EXERCISE INSTRUCTIONS: The lines to be extracted run from the start of the listing through the line containing "each tear's bell, and"; copy them exactly and nothing else.
┌──
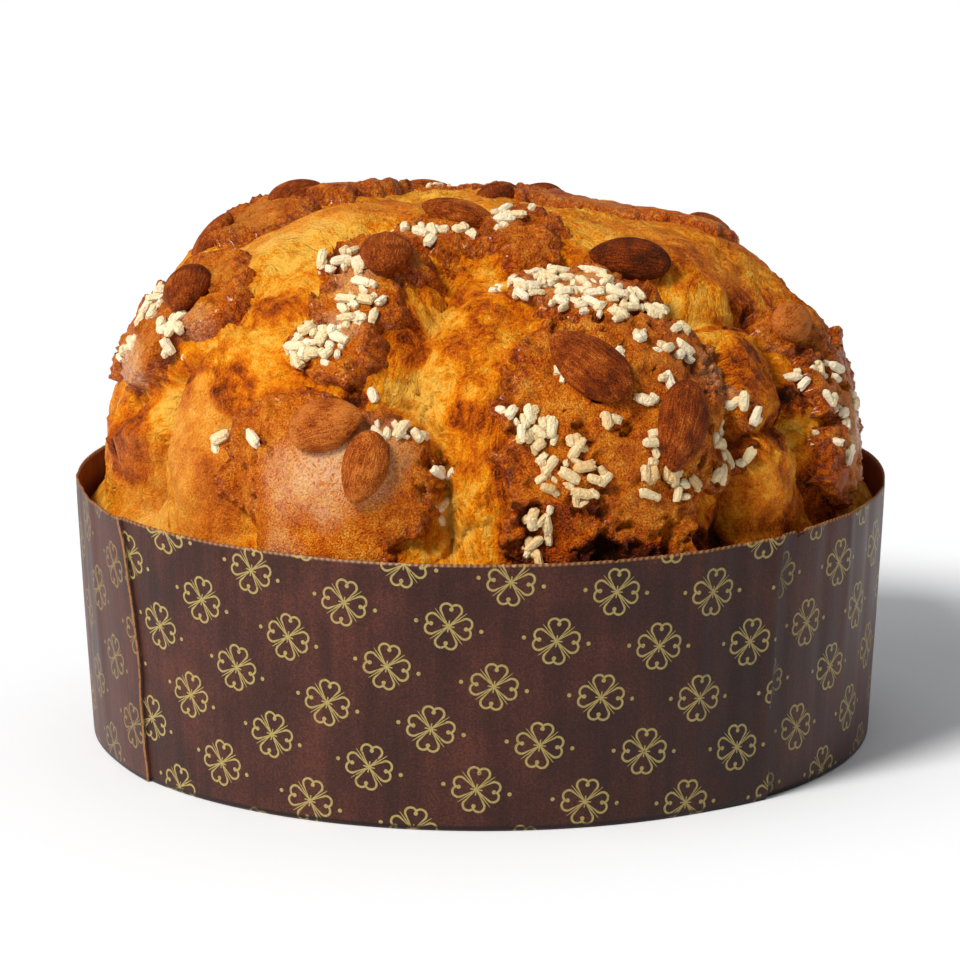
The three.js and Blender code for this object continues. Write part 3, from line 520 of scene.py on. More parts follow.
class Plan:
    """One piece's grid on the plan, with the dome under it and the fields that form and colour share.

    earth is the crumb's ground, edge the signed distance to the glaze with three finer noises added, tear
    each tear's bell, and strand a place measured across and down the strands of torn crumb."""

    def __init__(self, pull, plates):
        self.right, self.back = plan_grid(pull)
        self.base = dome(self.right, self.back)
        self.spot = self.base[0]
        self.earth = ground(self.spot, self.right, self.back)
        edge = glaze_distance(self.spot, self.right, self.back, plates)
        edge = edge + 1.5 * self.noise(6.0, 2.2) + 1.1 * self.noise(3.0, 6.4) + 0.6 * self.noise(1.6, 1.1)
        self.edge = edge
        self.tear = np.max([
            np.exp(-((line_distance(line, self.right, self.back) / (1.7 * wide)) ** 2)) * deep / 6.5
            for deep, wide, line in TEARS
        ], axis=0)
        polar, azimuth = np.hypot(self.right, self.back), np.arctan2(self.right, -self.back)
        # Strands of crumb run down the sides and wander; near the crown they have no grain.
        around = STRAND_SPREAD * np.tanh(polar / STRAND_EASE)
        across = around * np.sin(azimuth) + SWAY * self.noise(SWAY_LENGTH, 4.4)
        down = np.stack([around * np.cos(azimuth), across, STRAND_FALL * polar], axis=-1)
        self.strand = down + SWAY * self.noise(SWAY_LENGTH, 9.4)[:, None]

    def noise(self, length, shift):
        """Value noise of a given length at the dome's points."""
        return noise_at(self.spot, length, shift)

    def ovals(self, table, border, full, wobble=0):
        """Each oval's amount at each point: whole inside its full share and none past its border."""
        reach = [oval_reach(oval, self.right, self.back) + wobble for oval in table]
        return [oval[5] * smooth(border, full, far) for oval, far in zip(table, reach)]

    def over(self, values):
        """Values of the grid, with the last one repeated over the hidden side and bottom."""
        values = np.asarray(values)
        return np.concatenate([values, np.repeat(values[-1:], HIDDEN, axis=0)])


def baked_and_shaded(plan):
    """How dark the crust baked: more on high ground, by the glaze and in the ovals, and in the tears,
    where the darkening is partly painted shade.
    """
    toast = 0.3 + 0.04 * (plan.earth + 2.4) + 0.1 * plan.tear + 0.12 * plan.noise(16, 3.7)
    wobble = 0.2 * plan.noise(5, 2.9) + 0.1 * plan.noise(2, 4.4)
    toast = toast + np.sum(plan.ovals(TOAST_AND_SHADE, 1.2, 0.68, wobble), axis=0)
    return toast + 0.14 * np.exp(-((plan.edge - 0.6) ** 2) / 3)


def crumb_piece():
    """The crumb: its ground with lumps, folds that run down it and peeling layers, roughest along the tears.

    A fold is e to the power of minus the strand noise: a crease where that is nought. A layer is the part
    of a noise after the point: a slope that ends in a step."""
    plan = Plan((0, -22), GLAZE_PLATES)
    calm = np.max(plan.ovals(CALM, 1.2, 0.6), axis=0)
    lumps = 0.6 * plan.noise(5.2, 7.7) + 0.35 * plan.noise(2.6, 3.9)
    folds = np.exp(-np.abs(noise(plan.strand * np.array([1 / 8, 1 / 8, 1 / 26]) + 1.7)) / 0.1)
    layers = fraction(3.1 * plan.noise(12, 6.1) + 0.4 * plan.noise(3.2, 0.7))
    strands = 0.4 * noise(plan.strand * np.array([1 / 1.9, 1 / 1.9, 1 / 11]) + 3.3)
    rough = (0.45 + 0.55 * plan.tear) * (1 - calm)
    height = plan.earth + lumps * (1 - 0.7 * calm) + rough * (1.5 * layers - 1.5 * folds) + strands
    height = height - 1.2 * plan.tear * np.maximum(0, plan.noise(4.2, 8.1))
    made = cake_mesh("crumb", raised(plan.base, height))
    give(made, "toast", plan.over(baked_and_shaded(plan)))
    give(made, "strand", plan.over(plan.strand))
    give(made, "calm", plan.over(calm))
    return made


def glaze_piece(name, pull, plates, spots):
    """Craggy plates of glaze on the crumb, broken and holed near their edges and hollowed under the sugar.

    A plate's edge is a quarter round, stretched where it is smooth. Its lumps and pits are pebbles."""
    plan = Plan(pull, plates)
    sticky = np.zeros(len(plan.spot))
    for at in dome(*spots.T[:2])[0]:
        sticky = np.maximum(sticky, np.exp(-(np.sum((plan.spot - at) ** 2, axis=-1)) / 4.5))
    film = np.max(plan.ovals(FILM_AND_SHEEN, 1.3, 0.4, 0.3 * plan.noise(6, 7.3)), axis=0)
    calm = np.max(plan.ovals(CALM, 1.2, 0.6), axis=0)
    inside = np.clip(-plan.edge / (0.9 + 4.0 * calm), 0, 1)
    bead = np.sqrt(np.maximum(0, 1 - (1 - inside) ** 2))
    rim = np.exp(-((plan.edge + 1.2) ** 2) / 5.0)
    torn = 0.62 * plan.noise(5.6, 4.7) + 0.42 * plan.noise(2.4, 8.3) + 0.2 * plan.noise(1.3, 3.6)
    hole = smooth(0.3, 0.42, torn + 0.12 * rim - 0.3 * film - 0.4 * calm)
    nuggets = 0.62 - pebbles(plan.spot + 1.5 * plan.noise(3.0, 5.1)[:, None], 2.9, 2.7)
    grit = 0.6 - pebbles(plan.spot + 0.8 * plan.noise(1.8, 2.1)[:, None], 1.5, 6.2)
    crags = 1 - 2 * np.abs(plan.noise(4.4, 9.1))
    pits = smooth(0.42, 0.2, pebbles(plan.spot + plan.noise(2.0, 4.1)[:, None], 5.2, 5.5))
    pits = pits * (1 - film) * (1 - calm)
    detail = (0.25 + 1.3 * rim) * nuggets + (0.25 + 0.7 * rim) * grit + 0.6 * rim * crags - 0.9 * pits
    detail = detail + 0.7 * plan.noise(9.0, 2.9) - 0.7 * sticky - 2.1 * hole
    detail = detail * (1 - 0.6 * calm)
    height = plan.earth + GLAZE_THICKNESS * bead - 2.6 * smooth(0, 1.0, plan.edge) + detail * bead
    made = cake_mesh(name, raised(plan.base, height))
    give(made, "toast", plan.over(baked_and_shaded(plan)))
    give(made, "edge", plan.over(np.clip(-plan.edge, -2, 12)))
    give(made, "sticky", plan.over(sticky))
    give(made, "film", plan.over(film))
    give(made, "hole", plan.over(np.maximum(hole, 0.8 * pits)))
    return made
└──
EXERCISE RESPONSE:
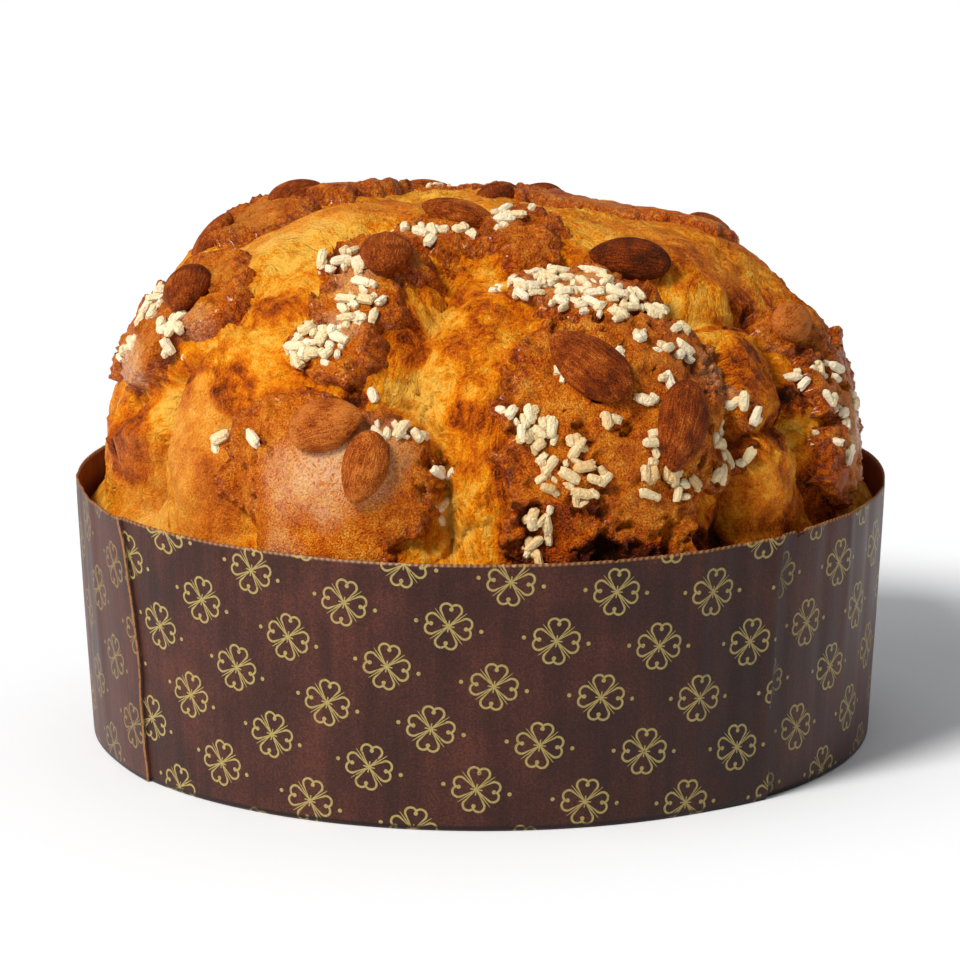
The three.js and Blender code for this object continues. Write part 3, from line 520 of scene.py on. More parts follow.
class Plan:
    """One piece's grid on the plan, with the dome under it and the fields that form and colour share.

    earth is the crumb's ground, edge the signed distance to the glaze with three finer noises added, tear
    each tear's bell, and strand a place measured across and down the strands of torn crumb."""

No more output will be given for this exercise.